Sin embargo, surge la pregunta: ¿Qué sucede con la víctima en esta situación? ¿Acaso no sigue siendo una víctima si invita a un vampiro a entrar en su casa? Aquí es donde la complejidad del mito se revela en toda su magnitud. Según las antiguas creencias, abrir la puerta a un vampiro equivale a consentir su entrada, lo que sugiere una complicidad subyacente en el acto de ser vampirizado. En este sentido, la víctima no es simplemente una pasiva receptora del ataque vampírico, sino que, de alguna manera, participa activamente en su propia transformación.
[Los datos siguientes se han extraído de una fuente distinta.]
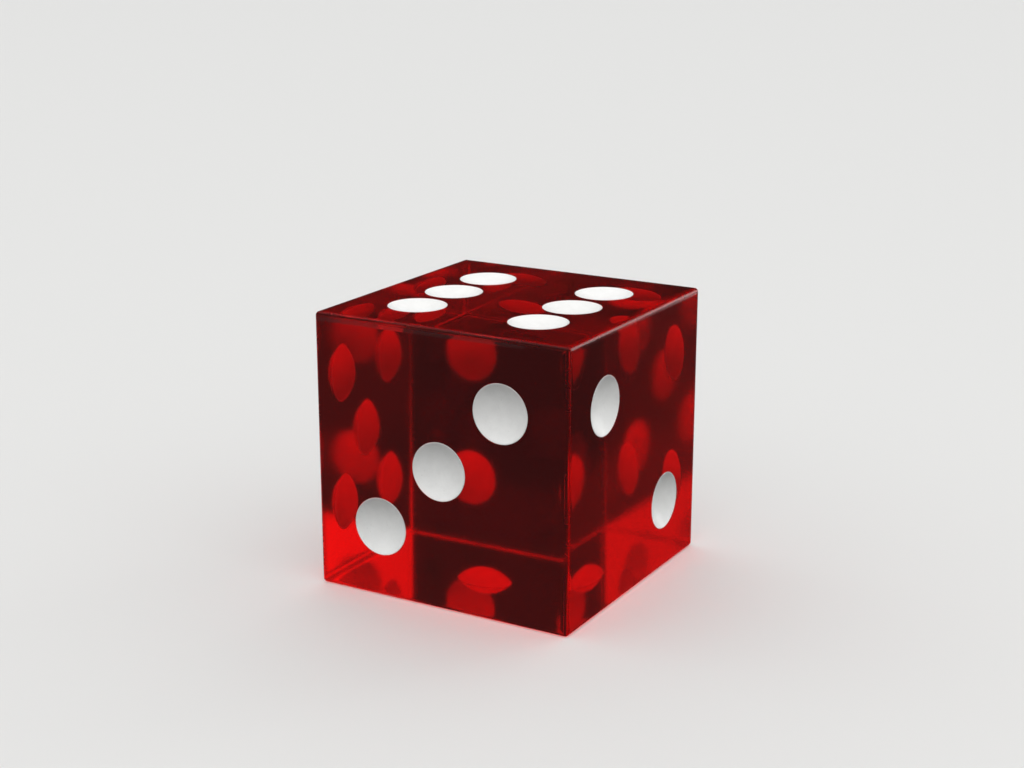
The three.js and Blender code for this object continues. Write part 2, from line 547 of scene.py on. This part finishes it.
def floor_material():
    """Pale paint to the camera, and a glow of chosen strength to every other ray."""
    mat, tree = new_material("pale_floor")
    path = tree.add("ShaderNodeLightPath").outputs
    place = tree.add("ShaderNodeNewGeometry").outputs["Position"]
    at = tree.xyz(place)
    paint = tree.add("ShaderNodeBsdfPrincipled", {
        "Base Color": (0.78, 0.78, 0.77, 1), "Roughness": 0.8,
    })
    lighting = tree.math("GREATER_THAN", path["Diffuse Depth"], 0.5)
    # what the die's faces mirror: a darker table, its far part lit by the soft box
    near = tree.math("LESS_THAN", at["Y"], -HALF * MM)
    mirrored = tree.choose(near, off=0.05, on=0.14)
    far = tree.smooth(tree.along(place, FAR_X_Y), start=0.11, end=0.15)
    mirrored = tree.choose(far, off=mirrored, on=2.2)
    # what is seen through it: darker on the -X +Y side, darkest under the die
    corner = tree.times(
        tree.smooth(at["X"], start=0.012, end=-0.002),
        tree.smooth(at["Y"], start=0.0, end=0.008),
    )
    through = tree.choose(corner, off=0.056, on=0.029)
    within = [
        tree.math("LESS_THAN", tree.math("ABSOLUTE", at[axis]), HALF * MM) for axis in "XY"
    ]
    through = tree.choose(tree.times(*within), off=through, on=0.015)
    level = tree.choose(path["Is Transmission Ray"], off=mirrored, on=through)
    # light it gives to the pips, outside and through the acetate
    light = tree.choose(path["Is Transmission Ray"], off=0.02, on=0.02)
    level = tree.choose(lighting, off=level, on=light)
    glow = tree.add("ShaderNodeEmission", {"Color": (1, 1, 1, 1), "Strength": level})
    mix = tree.add("ShaderNodeMixShader", {
        0: path["Is Camera Ray"], 1: glow.outputs[0], 2: paint.outputs[0],
    })
    tree.add("ShaderNodeOutputMaterial", {"Surface": mix.outputs[0]})
    return mat


def make_floor():
    mat = floor_material()
    mesh = bpy.data.meshes.new("floor")
    half = 1.5     # metres
    corners = [(-half, -half, 0), (half, -half, 0), (half, half, 0), (-half, half, 0)]
    mesh.from_pydata(corners, [], [(0, 1, 2, 3)])
    ob = make_object("floor", mesh, mat)
    ob.location = (0, 0, BODY_LOW.z - 0.00001)


def make_world():
    """A studio that shows a different brightness to each kind of ray."""
    world = bpy.data.worlds.new("studio")
    bpy.context.scene.world = world
    tree = Nodes(world)
    path = tree.add("ShaderNodeLightPath").outputs
    way = tree.add("ShaderNodeTexCoord").outputs["Generated"]
    up = tree.xyz(way)["Z"]
    lighting = tree.math("GREATER_THAN", path["Diffuse Depth"], 0.5)
    # light that falls on the pips: from outside, and through the acetate
    outside = tree.scale_add(tree.math("MAXIMUM", up, 0.0), by=-0.60, plus=1.63)
    rise = tree.scale_add(tree.smooth(up, start=0.0, end=0.36), by=0.52, plus=0.48)
    outside = tree.times(outside, rise)
    front = tree.smooth(tree.along(way, (0, -1, 0)), start=0.2, end=0.8)
    inside = tree.choose(front, off=0.42, on=0.27)
    inside = tree.choose(tree.smooth(up, start=0.55, end=0.85), off=inside, on=2.95)
    lit = tree.choose(path["Is Transmission Ray"], off=outside, on=inside)
    # what is seen through the die: dark behind it, light to both sides
    behind = tree.smooth(tree.along(way, AWAY), start=0.60, end=0.72)
    low_down = tree.minus(1.0, tree.smooth(up, start=0.55, end=0.70))
    dark = tree.times(behind, low_down)
    east = tree.smooth(tree.along(way, EAST), start=-0.02, end=0.02)
    right = tree.choose(east, off=0.50, on=1.15)
    far = tree.smooth(tree.along(way, FAR_X_Y), start=-0.1, end=0.1)
    side = tree.choose(far, off=0.70, on=right)
    through = tree.choose(dark, off=side, on=0.026)
    # what its faces mirror: a soft box to +X +Y, a dim one overhead, a pale wall to -X -Y
    box = tree.times(
        tree.smooth(tree.along(way, (0, 1, 0)), start=0.70, end=0.80),
        tree.smooth(tree.along(way, (1, 0, 0)), start=0.26, end=0.38),
    )
    wall = tree.times(
        tree.smooth(tree.along(way, NEAR_X_Y), start=0.70, end=0.80),
        tree.smooth(up, start=0.42, end=0.30),
    )
    mirrored = tree.choose(tree.smooth(up, start=0.60, end=0.72), off=0.018, on=0.38)
    mirrored = tree.choose(wall, off=mirrored, on=0.32)
    mirrored = tree.choose(box, off=mirrored, on=2.8)
    level = tree.choose(path["Is Transmission Ray"], off=mirrored, on=through)
    level = tree.choose(lighting, off=level, on=lit)
    level = tree.choose(path["Is Camera Ray"], off=level, on=0.77)
    shine = tree.add("ShaderNodeBackground", {"Color": (1, 1, 1, 1), "Strength": level})
    tree.add("ShaderNodeOutputWorld", {"Surface": shine.outputs[0]})


# ---------------------------------------------------------------- camera and render
def make_camera():
    lens = bpy.data.cameras.new("camera")
    lens.lens = 63.08
    lens.sensor_width = 36
    lens.clip_start, lens.clip_end = 0.005, 10
    camera = bpy.data.objects.new("camera", lens)
    bpy.context.scene.collection.objects.link(camera)
    # turned from -Y towards +X, and raised
    turn, rise = math.radians(29.98), math.radians(16.04)
    back = Vector((
        math.sin(turn) * math.cos(rise), -math.cos(turn) * math.cos(rise), math.sin(rise),
    ))
    camera.location = (0.05903, -0.10233, 0.03752)
    camera.rotation_euler = (-back).to_track_quat("-Z", "Y").to_euler()
    bpy.context.scene.camera = camera


def set_render():
    """Enough bounces for light to cross the die many times."""
    scene = bpy.context.scene
    scene.view_settings.view_transform = "Standard"
    cycles = scene.cycles
    cycles.max_bounces = 32
    cycles.transmission_bounces = 32
    cycles.glossy_bounces = 16
    cycles.diffuse_bounces = 4
    cycles.transparent_max_bounces = 16
    cycles.volume_bounces = 0
    cycles.caustics_refractive = True
    cycles.caustics_reflective = True
    cycles.blur_glossy = 0.0
    cycles.sample_clamp_indirect = 10.0


make_die()
make_floor()
make_world()
make_camera()
set_render()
En la ficción, esta idea se explora de manera más detallada, especialmente en obras como "Drácula" de Bram Stoker. En esta novela, el Conde Drácula no puede entrar en una casa a menos que sea invitado por uno de sus ocupantes. Este requisito aparentemente trivial es en realidad una representación simbólica de la lucha entre la humanidad y lo sobrenatural, entre la tentación y la resistencia. Al invitarlo a entrar, sus presas no solo abren la puerta a su propia destrucción física, sino que también simbolizan su rendición ante las fuerzas oscuras que representa el vampiro.
En el Capítulo conocido como “El huésped de Drácula”, el Conde también parece necesitar que sus víctimas entren voluntariamente en su castillo. Esto es lo que le dice a Jonathan Harker al abrirle la puerta:
“¡Bienvenido a mi hogar! ¡Entre libremente y por su propia voluntad!”